# Exercise brief:
Set down only the lines running from the one with "shape.free()" to the one with "before = set(bpy.data.objects)", both lines included, exactly as they stand, please.

# Available data:
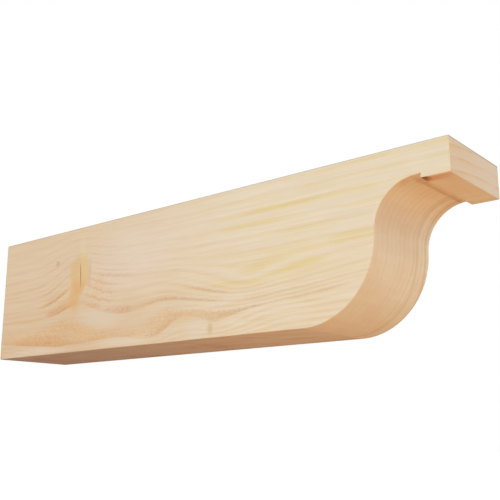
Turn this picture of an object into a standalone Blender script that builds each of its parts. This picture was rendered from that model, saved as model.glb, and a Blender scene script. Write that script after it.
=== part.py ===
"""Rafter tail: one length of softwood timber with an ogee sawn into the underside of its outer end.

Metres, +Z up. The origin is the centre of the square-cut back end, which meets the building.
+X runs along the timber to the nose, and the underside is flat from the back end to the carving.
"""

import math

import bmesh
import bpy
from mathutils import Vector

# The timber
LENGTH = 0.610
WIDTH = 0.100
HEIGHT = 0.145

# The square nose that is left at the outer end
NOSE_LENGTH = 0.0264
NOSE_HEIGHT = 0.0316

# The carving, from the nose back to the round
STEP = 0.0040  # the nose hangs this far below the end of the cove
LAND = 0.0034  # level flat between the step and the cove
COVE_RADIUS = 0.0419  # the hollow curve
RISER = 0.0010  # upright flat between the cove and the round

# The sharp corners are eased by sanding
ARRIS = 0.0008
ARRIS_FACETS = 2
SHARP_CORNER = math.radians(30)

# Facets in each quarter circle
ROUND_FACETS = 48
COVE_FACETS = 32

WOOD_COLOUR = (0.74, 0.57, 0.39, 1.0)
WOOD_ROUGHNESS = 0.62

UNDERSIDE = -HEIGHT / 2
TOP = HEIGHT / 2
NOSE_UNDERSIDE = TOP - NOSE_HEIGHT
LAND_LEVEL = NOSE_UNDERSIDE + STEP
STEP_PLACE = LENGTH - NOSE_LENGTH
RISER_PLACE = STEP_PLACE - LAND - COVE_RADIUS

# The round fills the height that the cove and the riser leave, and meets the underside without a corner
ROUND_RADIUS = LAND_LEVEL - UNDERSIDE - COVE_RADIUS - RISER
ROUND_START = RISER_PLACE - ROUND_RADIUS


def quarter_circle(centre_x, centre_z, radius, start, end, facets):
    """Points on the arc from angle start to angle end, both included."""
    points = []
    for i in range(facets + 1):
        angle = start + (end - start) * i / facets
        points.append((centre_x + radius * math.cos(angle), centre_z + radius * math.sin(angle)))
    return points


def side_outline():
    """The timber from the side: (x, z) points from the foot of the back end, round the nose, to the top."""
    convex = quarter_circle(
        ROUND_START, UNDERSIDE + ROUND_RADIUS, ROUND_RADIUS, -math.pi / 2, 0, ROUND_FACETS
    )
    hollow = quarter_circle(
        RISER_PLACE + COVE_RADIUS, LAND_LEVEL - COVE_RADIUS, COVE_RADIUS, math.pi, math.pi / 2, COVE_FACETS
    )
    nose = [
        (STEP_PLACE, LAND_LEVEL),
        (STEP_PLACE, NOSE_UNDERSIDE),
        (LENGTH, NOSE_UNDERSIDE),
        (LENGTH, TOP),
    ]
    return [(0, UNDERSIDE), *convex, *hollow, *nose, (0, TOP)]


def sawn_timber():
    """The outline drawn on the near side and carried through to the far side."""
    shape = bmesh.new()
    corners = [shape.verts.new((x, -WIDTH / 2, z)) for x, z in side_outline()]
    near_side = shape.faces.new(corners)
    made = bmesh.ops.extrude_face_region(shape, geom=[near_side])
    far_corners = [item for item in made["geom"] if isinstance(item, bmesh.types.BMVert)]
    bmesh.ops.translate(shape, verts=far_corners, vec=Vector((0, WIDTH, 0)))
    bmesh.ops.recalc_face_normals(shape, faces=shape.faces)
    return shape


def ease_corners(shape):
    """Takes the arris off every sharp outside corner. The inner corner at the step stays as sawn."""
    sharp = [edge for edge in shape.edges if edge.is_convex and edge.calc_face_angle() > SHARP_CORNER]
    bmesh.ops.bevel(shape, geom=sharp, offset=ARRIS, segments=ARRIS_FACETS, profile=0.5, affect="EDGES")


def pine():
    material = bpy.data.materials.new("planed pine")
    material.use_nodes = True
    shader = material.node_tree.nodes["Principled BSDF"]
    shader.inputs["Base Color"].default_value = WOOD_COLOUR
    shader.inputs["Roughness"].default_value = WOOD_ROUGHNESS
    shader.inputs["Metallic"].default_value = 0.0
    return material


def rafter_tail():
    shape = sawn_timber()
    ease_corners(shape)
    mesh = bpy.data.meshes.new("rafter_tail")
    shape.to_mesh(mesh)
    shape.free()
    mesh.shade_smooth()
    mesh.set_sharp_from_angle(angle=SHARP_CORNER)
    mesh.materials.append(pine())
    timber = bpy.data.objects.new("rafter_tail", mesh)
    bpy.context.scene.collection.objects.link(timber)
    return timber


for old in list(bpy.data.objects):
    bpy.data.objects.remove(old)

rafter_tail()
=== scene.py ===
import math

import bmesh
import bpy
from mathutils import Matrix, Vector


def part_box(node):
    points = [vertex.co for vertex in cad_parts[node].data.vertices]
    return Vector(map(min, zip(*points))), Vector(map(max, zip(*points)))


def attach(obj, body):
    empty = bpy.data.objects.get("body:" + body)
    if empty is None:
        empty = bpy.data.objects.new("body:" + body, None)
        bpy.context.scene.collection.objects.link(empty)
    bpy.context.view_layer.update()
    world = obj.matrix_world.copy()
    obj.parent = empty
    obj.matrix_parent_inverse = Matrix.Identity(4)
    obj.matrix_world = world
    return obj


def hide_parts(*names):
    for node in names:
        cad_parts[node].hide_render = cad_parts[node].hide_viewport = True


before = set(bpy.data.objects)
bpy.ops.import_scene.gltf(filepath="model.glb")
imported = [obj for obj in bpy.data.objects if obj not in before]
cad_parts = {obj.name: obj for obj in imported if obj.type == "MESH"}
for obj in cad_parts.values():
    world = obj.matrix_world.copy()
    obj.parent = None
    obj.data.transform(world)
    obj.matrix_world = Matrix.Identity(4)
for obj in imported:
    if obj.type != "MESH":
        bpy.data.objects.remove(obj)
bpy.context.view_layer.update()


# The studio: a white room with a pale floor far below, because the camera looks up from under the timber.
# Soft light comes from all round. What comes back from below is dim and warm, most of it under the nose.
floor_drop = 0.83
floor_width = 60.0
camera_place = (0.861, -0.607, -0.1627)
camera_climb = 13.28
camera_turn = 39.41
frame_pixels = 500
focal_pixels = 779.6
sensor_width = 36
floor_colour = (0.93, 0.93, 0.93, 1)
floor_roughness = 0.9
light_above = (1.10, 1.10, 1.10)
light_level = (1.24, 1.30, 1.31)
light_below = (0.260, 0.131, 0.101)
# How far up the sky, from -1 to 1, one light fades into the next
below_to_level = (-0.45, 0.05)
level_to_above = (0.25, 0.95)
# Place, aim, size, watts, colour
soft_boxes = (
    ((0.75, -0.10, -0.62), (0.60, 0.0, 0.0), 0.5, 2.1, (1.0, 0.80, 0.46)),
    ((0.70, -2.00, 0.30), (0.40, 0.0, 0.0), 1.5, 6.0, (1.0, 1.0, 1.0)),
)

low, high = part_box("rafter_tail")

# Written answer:
    shape.free()
    mesh.shade_smooth()
    mesh.set_sharp_from_angle(angle=SHARP_CORNER)
    mesh.materials.append(pine())
    timber = bpy.data.objects.new("rafter_tail", mesh)
    bpy.context.scene.collection.objects.link(timber)
    return timber


for old in list(bpy.data.objects):
    bpy.data.objects.remove(old)

rafter_tail()
=== scene.py ===
import math

import bmesh
import bpy
from mathutils import Matrix, Vector


def part_box(node):
    points = [vertex.co for vertex in cad_parts[node].data.vertices]
    return Vector(map(min, zip(*points))), Vector(map(max, zip(*points)))


def attach(obj, body):
    empty = bpy.data.objects.get("body:" + body)
    if empty is None:
        empty = bpy.data.objects.new("body:" + body, None)
        bpy.context.scene.collection.objects.link(empty)
    bpy.context.view_layer.update()
    world = obj.matrix_world.copy()
    obj.parent = empty
    obj.matrix_parent_inverse = Matrix.Identity(4)
    obj.matrix_world = world
    return obj


def hide_parts(*names):
    for node in names:
        cad_parts[node].hide_render = cad_parts[node].hide_viewport = True


before = set(bpy.data.objects)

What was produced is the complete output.